I need to put this somewhere where I can read it every time I sit down at the computer!

Other Reads

This week I also read a totally junky novel called Younger. It was about a woman who was recently left by her husband for another woman and also had her newly adult daughter join the Peace Corps. So, she is alone in New Jersey after an adult lifetime as a SAHM caring for others. She goes to NY and passes herself as much younger (like 25 instead of 44), hooks up with a cute, young man and has a hot time with him, etc. etc. Pretty poor quality fiction, but I zoomed right through it. Sometimes I need a book like this as a "treat" after all the thinking I do about weighty issues!

I then read As Good as I Could Be. This was a parenting memoir and I also zoomed through it quickly, because it was paced more like a novel. One thing that jumped out at me is her mention that most children (including her daughter) start school at age two. Excuse my "language," but WTF?! I guess she is referring to what I would usually call, "day care," not "school" (for a two year old!). The child, of course, doesn't want to go to "school." The author refers to it as, "the worst of separation traumas my daughter and I grew up through was the trauma of her going to school....At first she went to the kind of school...When it was time for a real school--she was two years old at this point...I took her up there for testing." Again with the WTF? I guess I do live in a backwoods area, because this kind of process is completely out of my realm of experience. Taking a two year old to a "real school" that she has to be tested for? Yikes! I look at little Z--also two--nursing to sleep and still being carried around a lot of the time and picture him bopping off to "real school." No way! That's crazy talk!

Saturday, June 21, 2008

Journal Articles

I have no time to blog this week, so this is a quickie just to report that my essay in Midwifery Today came out this month. This was just a short, semi-funny piece about "the mess" from my glorious homebirth ;-) It was fun.

My article about the birth-breastfeeding continuum was also published in the International Journal of Childbirth Education (ICEA's pub) this month. This was a serious article with references and an abstract and all that good stuff. I ended up being pretty proud of it.

L had a little poem published in HMN's The Wise Mom in their new "Holistic Kids" section this month too:

The valley is so beautiful.
The things are so bright.

The family is so great.
And everything's all right.

This week I also enjoyed reading this month's International Doula from DONA and my first issue of my new subscription to Hip Mama. I've long wanted to subscribe to Hip Mama, but never have until now. Interesting pieces that are little bit outside of my own personal somewhat insulated and privileged sphere of motherhood.

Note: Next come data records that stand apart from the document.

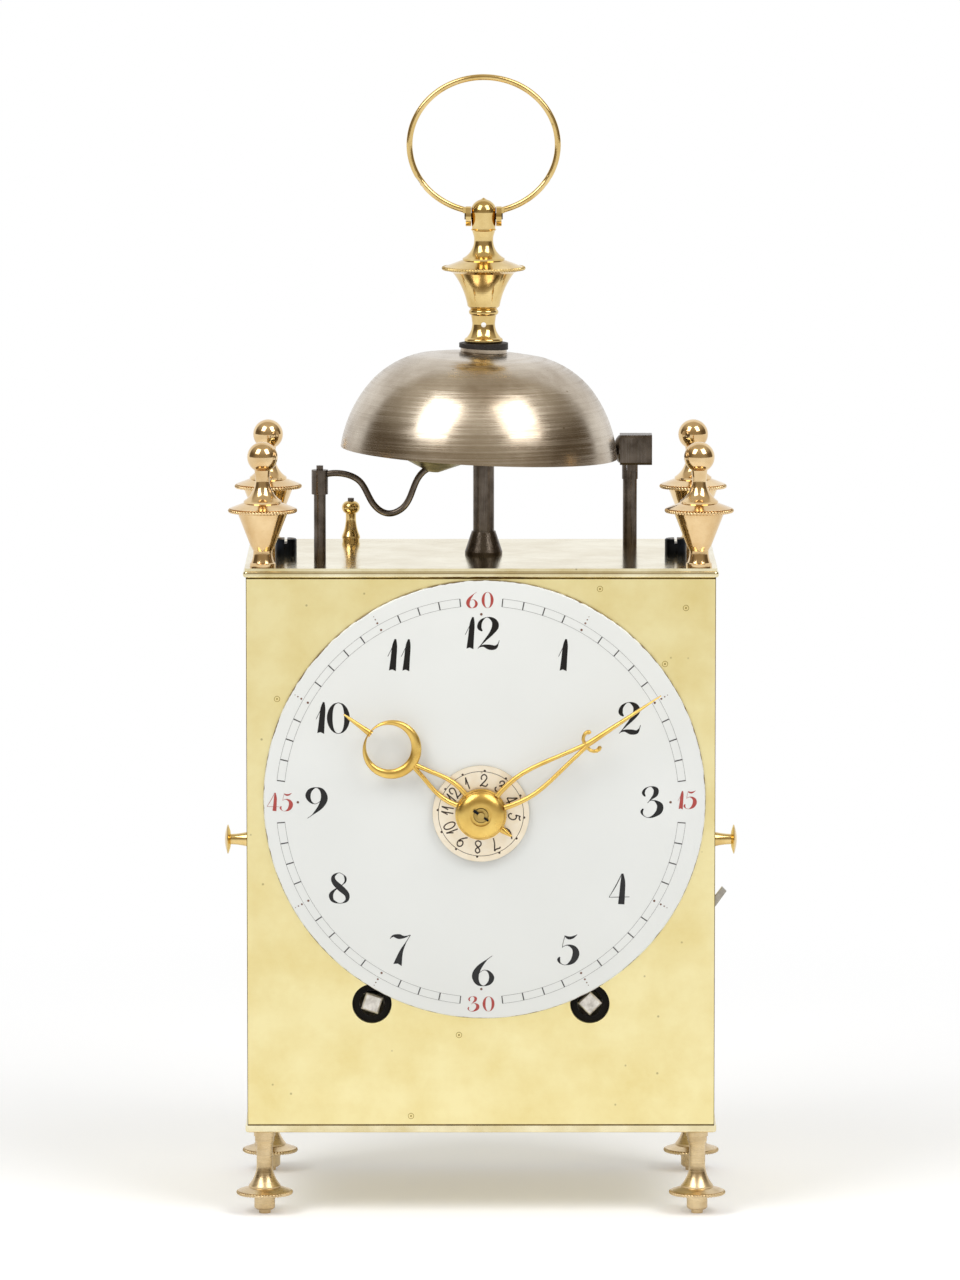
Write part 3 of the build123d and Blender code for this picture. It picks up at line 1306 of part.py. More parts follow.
def main():
    os.makedirs("parts", exist_ok=True)
    export("base_plate", make_base_plate())
    export("top_plate", make_top_plate())
    export("corner_posts", make_corner_posts())
    export("front_plate", make_front_plate())
    export("rear_plate", make_rear_plate())
    export("rear_plate_screws", make_rear_plate_screws())
    export("left_door", make_door(-1))
    export("right_door", make_door(1))
    export("left_door_knob", make_door_knob(-1))
    export("right_door_knob", make_door_knob(1))
    export("door_hinge_pins", make_door_pins())
    export("feet", [make_foot(x, y) for x, y in corners()])
    export("corner_finials", [make_finial(x, y) for x, y in corners()])
    export("bell", make_bell())
    export("bell_post", make_bell_post())
    export("bell_post_nut", make_bell_post_nut())
    export("bell_inner_washer", make_inner_washer())
    export("bell_disc", make_bell_disc())
    export("bell_leather_washer", make_leather_washer())
    export("handle_finial", make_handle_finial())
    export("carrying_ring", make_carrying_ring())
    export("ring_pin", make_ring_pin())
    export("top_screws", make_top_screws())
    export("rating_nut", make_rating_nut())
    export("suspension_rod", make_suspension_rod())
    export("dial", make_dial())
    export("dial_pins", make_dial_pins())
    export("alarm_disc", make_alarm_disc())
    export("hour_hand", make_hour_hand())
    export("minute_hand", make_minute_hand())
    export("hand_pin", make_hand_pin())
    export("cannon_pinion", make_cannon_pinion())
    export("minute_wheel", make_minute_wheel())
    export("hour_wheel", make_hour_wheel())
    export("front_movement_plate", make_front_movement_plate())
    export("rear_movement_plate", make_rear_movement_plate())
    export("movement_pillars", make_pillars())
    export("pillar_nuts", make_pillar_nuts())
    export("going_barrel", make_barrel(going, second))
    export("strike_barrel", make_barrel(striking, pin_wheel))
    export("going_winding_arbor", make_winding_arbor(going, 18))
    export("strike_winding_arbor", make_winding_arbor(striking, 45))
    export("clicks", make_clicks())
    export("shoulder_screws", make_click_screws() + [make_lever_screw()])
    export("second_wheel", make_second_wheel())
    export("centre_wheel", make_centre_wheel())
    export("third_wheel", make_third_wheel())
    export("escape_wheel", make_escape_wheel())
    export("pallets", make_pallets())
    export("pendulum", make_pendulum())
    export("pin_wheel", make_pin_wheel())
    export("warning_wheel", make_warning_wheel())
    export("fly", make_fly())
    export("strike_hammer", make_strike_hammer())
    export("alarm_hammer", make_alarm_hammer())
    export("alarm_head", make_alarm_head())
    export("alarm_wheel", make_alarm_wheel())
    export("alarm_cock", make_alarm_cock())
    export("hammer_cock", make_hammer_cock())
    export("repeat_lever", make_repeat_lever())


main()
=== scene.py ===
import bpy
from math import cos, hypot, pi, radians, sin
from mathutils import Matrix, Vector
from mathutils.bvhtree import BVHTree


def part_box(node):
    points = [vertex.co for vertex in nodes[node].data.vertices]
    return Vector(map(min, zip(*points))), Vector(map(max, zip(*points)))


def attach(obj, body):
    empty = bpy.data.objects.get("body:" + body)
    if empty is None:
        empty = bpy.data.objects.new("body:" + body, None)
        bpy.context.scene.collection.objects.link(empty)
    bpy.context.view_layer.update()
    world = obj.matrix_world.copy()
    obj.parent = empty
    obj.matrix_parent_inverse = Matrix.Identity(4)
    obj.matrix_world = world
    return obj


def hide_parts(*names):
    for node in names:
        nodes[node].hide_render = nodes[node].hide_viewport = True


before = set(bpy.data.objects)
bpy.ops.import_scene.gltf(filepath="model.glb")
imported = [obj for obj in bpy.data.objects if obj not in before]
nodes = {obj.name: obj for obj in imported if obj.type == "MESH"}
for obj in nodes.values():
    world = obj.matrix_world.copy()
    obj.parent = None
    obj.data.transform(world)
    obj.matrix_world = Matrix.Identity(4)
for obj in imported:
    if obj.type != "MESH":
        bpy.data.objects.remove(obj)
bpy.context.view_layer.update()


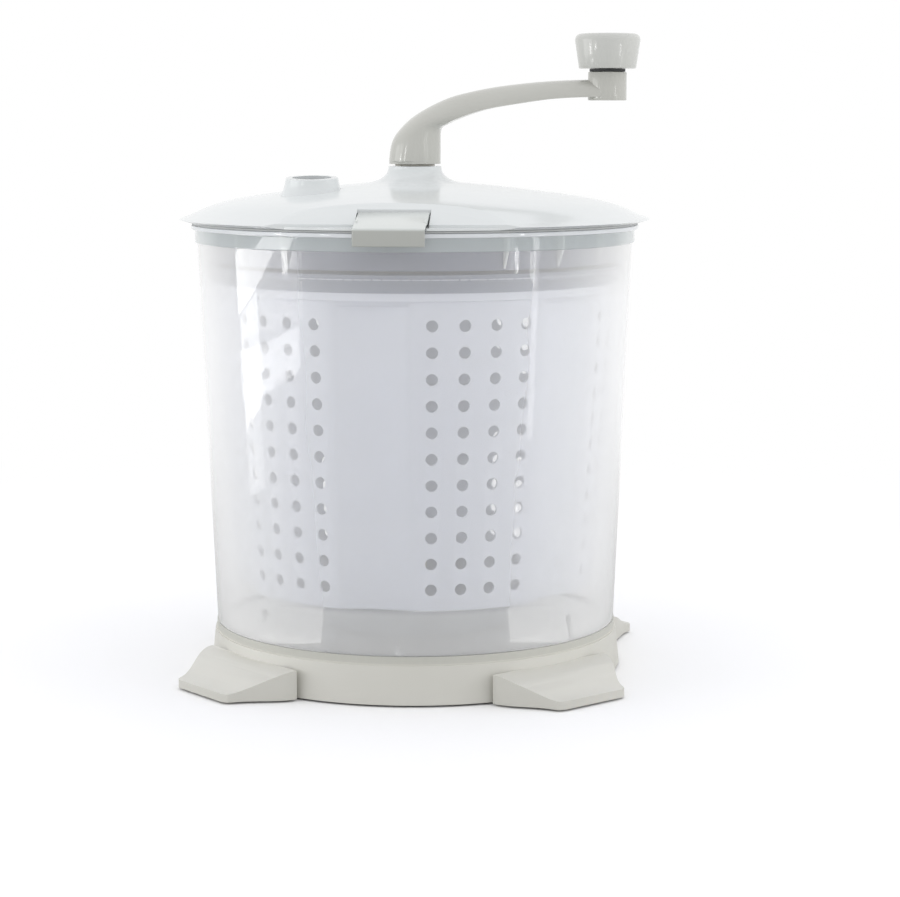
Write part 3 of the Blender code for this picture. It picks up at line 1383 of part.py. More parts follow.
def crank_arm(parent):
    work = bmesh.new()
    rings = []
    for upper, lower, half_width in arm_stations():
        centre = (upper + lower) / 2
        lift = (upper - lower) / 2
        side = Vector((0, half_width, 0))
        angles = [math.tau * k / ARM_FACETS for k in range(ARM_FACETS)]
        rings.append([work.verts.new(centre + lift * math.cos(angle) + side * math.sin(angle))
                      for angle in angles])
    for low, high in zip(rings, rings[1:]):
        band_between(work, low, high)
    work.faces.new(rings[0])
    work.faces.new(rings[-1])
    arm = finish_mesh("crank_arm", work, glossy_white_plastic)
    post = bmesh.new()
    place = Matrix.Translation((CRANK_REACH, 0, 0))
    section = round_section(POST_RADIUS, MEDIUM_FACETS, math.pi / MEDIUM_FACETS)
    add_prism(post, section, post_bottom_z, post_top_z, place)
    combine(arm, helper(post, "post_shape"), "UNION")
    bores = bmesh.new()
    add_prism(bores, round_section(SPINDLE_RADIUS + FIT_GAP, SMALL_FACETS),
              post_top_z - SPINDLE_SINK - FIT_GAP, post_top_z + CUT_OVERRUN, place)
    add_prism(bores, round_section(key_bore_radius(), HOLE_FACETS),
              socket_bottom_z - CUT_OVERRUN, shaft_top_z + FIT_GAP)
    combine(arm, helper(bores, "crank_bore_shape"), "DIFFERENCE")
    arm.parent = parent


def knob_washer(parent):
    inner = SPINDLE_RADIUS + FIT_GAP
    high = washer_seat_z + KNOB_WASHER_THICKNESS
    outline = [(inner, washer_seat_z), (KNOB_WASHER_RADIUS, washer_seat_z),
               (KNOB_WASHER_RADIUS, high), (inner, high)]
    washer = turned("knob_washer", outline, SMALL_FACETS, dark_rubber)
    washer.parent = parent


def spindle_head_z():
    return knob_bottom_z + KNOB_SHELF + FIT_GAP


def knob_spindle(parent):
    low = post_top_z - SPINDLE_SINK
    head = spindle_head_z()
    outline = [
        (0, low),
        (SPINDLE_RADIUS, low),
        (SPINDLE_RADIUS, head),
        (SPINDLE_HEAD_RADIUS, head),
        (SPINDLE_HEAD_RADIUS, head + SPINDLE_HEAD_HEIGHT),
        (0, head + SPINDLE_HEAD_HEIGHT),
    ]
    spindle = turned("knob_spindle", outline, SMALL_FACETS, steel)
    spindle.parent = parent


def knob(parent):
    bore = bore_radius(SPINDLE_RADIUS, SMALL_FACETS)
    head_room = bore_radius(SPINDLE_HEAD_RADIUS, SMALL_FACETS)
    seat = KNOB_CAP_RADIUS + FIT_GAP
    cap_floor_z = knob_top_z - KNOB_CAP_THICKNESS - FIT_GAP
    shelf_z = knob_bottom_z + KNOB_SHELF
    outline = [
        (bore, knob_bottom_z),
        (KNOB_BOTTOM_RADIUS - FIT_GAP, knob_bottom_z),
        (KNOB_BOTTOM_RADIUS, knob_bottom_z + FIT_GAP),
        (KNOB_TOP_RADIUS, knob_top_z - KNOB_ROUND),
        (KNOB_TOP_RADIUS - KNOB_ROUND / 6, knob_top_z - KNOB_ROUND / 3),
        (KNOB_TOP_RADIUS - KNOB_ROUND / 2, knob_top_z),
        (seat, knob_top_z),
        (seat, cap_floor_z),
        (head_room, cap_floor_z),
        (head_room, shelf_z),
        (bore, shelf_z),
    ]
    grip = turned("knob", outline, MEDIUM_FACETS, glossy_white_plastic)
    grip.parent = parent


def knob_cap(parent):
    low = knob_top_z - KNOB_CAP_THICKNESS
    outline = [(0, low), (KNOB_CAP_RADIUS, low), (KNOB_CAP_RADIUS, knob_top_z), (0, knob_top_z)]
    cap = turned("knob_cap", outline, MEDIUM_FACETS, glossy_white_plastic)
    cap.parent = parent


# Assembly

def build_stand():
    base_housing()
    for number, azimuth in enumerate(foot_azimuths(), 1):
        suction_cup(number, azimuth)
    for number, azimuth in enumerate(screw_azimuths(), 1):
        base_screw(number, azimuth)
    outer_tub()
    drain_plug()
    bearing_pedestal()
    pivot_pin()
    thrust_washer()


def build_basket():
    wash_basket()
    basket_bush()


def build_lid():
    lift = empty_at("lid_lift", (0, 0, 0))
    lid_shell(lift)
    lid_gasket(lift)
    shaft_bush()
    for name, turn in (("front", 0), ("rear", math.pi)):
        place = azimuth_turn(turn) @ Vector((0, -latch_pivot, latch_pivot_z))
        axis = empty_at(name + "_latch_axis", place, lift)
        axis.rotation_euler = (0, 0, turn)
        latch(name + "_latch", axis)
        latch_pin(name + "_latch_pin", axis)


def build_crank():
    axis = empty_at("crank_axis", (0, 0, 0))
    crank_arm(axis)
    drive_shaft()
    retaining_ring()
    drive_plate()
    plate_screw()
    spindle_axis = empty_at("knob_axis", (CRANK_REACH, 0, 0), axis)
    knob_washer(spindle_axis)
    knob_spindle(spindle_axis)
    knob(spindle_axis)
    knob_cap(spindle_axis)


def build():
    clear_scene()
    build_stand()
    build_basket()
    build_lid()
    build_crank()
    bpy.context.view_layer.update()


build()
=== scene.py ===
import json
import math
from functools import partial
import bmesh
import bpy
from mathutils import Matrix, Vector


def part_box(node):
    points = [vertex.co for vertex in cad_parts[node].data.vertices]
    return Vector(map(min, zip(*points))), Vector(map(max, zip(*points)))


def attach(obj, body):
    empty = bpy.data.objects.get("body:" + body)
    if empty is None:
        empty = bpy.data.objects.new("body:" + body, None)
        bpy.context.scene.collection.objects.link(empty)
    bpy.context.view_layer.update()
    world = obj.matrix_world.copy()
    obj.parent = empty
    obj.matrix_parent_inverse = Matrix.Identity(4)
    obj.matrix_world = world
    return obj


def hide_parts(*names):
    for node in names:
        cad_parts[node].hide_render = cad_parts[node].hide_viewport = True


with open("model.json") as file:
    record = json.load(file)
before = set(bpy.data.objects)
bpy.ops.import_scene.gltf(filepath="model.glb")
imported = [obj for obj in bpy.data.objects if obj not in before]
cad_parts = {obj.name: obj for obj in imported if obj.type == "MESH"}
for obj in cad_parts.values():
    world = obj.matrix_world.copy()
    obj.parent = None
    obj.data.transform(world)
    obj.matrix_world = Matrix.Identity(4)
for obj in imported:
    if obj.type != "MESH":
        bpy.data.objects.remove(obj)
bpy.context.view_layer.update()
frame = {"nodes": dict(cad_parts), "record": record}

cadNodes = frame["nodes"]
print("frame loaded:", len(cadNodes), "nodes")

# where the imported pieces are, so every look stays on its own piece
baseLow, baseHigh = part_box("base_housing")
tubLow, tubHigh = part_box("outer_tub")
pedestalLow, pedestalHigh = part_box("bearing_pedestal")
basketLow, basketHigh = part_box("wash_basket")
plateLow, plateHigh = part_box("drive_plate")
lidLow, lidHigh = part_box("lid_shell")
gasketLow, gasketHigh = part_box("lid_gasket")
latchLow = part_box("front_latch")[0]
armLow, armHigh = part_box("crank_arm")
knobLow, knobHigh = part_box("knob")
capLow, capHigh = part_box("knob_cap")
washerLow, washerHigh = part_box("knob_washer")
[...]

Also, my beloved Brain, Child arrived and I gobbled it up without an ounce of self-control, as usual. I swear, if I was going to be marooned on a desert island with only one thing to read I would say this magazine. Except, I read it WAY too fast, so it wouldn't last me nearly long enough and I'd "starve" of reading materials before actual starvation even had a slight chance to set it. So, I'd have to, reluctantly, choose something else. Like a big huge Complete Works of Shakespeare or something. Though, if I was going to die on the island, wouldn't it be better to go out happy with Brain, Child by my side instead of slogging through Shakespeare, who has never floated my boat, despite my best efforts? (I took a whole freakin' CLASS in Shakespeare in college and yet have never fully made it through ANY of his works...) Okay, digression over. Proceed!

Earlier this month I enjoyed some thought provoking articles about life and death in UU World magazine.

Only finished one book and haven't had time to write about it yet. This is all I can do for today!

Saturday, June 14, 2008

An Easier Childbirth

I bought myself a little present on Amazon recently--a fresh copy of An Easier Childbirth by Gayle Peterson. I read this book from the library when I was pregnant with L and I've been wanting to read it again for quite some time. Reading it brought back all kinds of memories and all the questions, fears, thoughts I had during that time in my life--so many unknowns with a first pregnancy. I remember feeling like I was studying for the biggest "test" of my life and books like this felt like my textbooks--like if I studied them hard enough, I could do it "right." Now, I know that you can't really study for birth, though I do think that being well-read and well-informed is a good thing. Well, if you are reading positive, confidence building, woman-centered, birth affirming books like this one! This book focuses on the psychological elements of birth preparation and birth experiences. It validates the importance of birth experiences in women's lives and is quite good.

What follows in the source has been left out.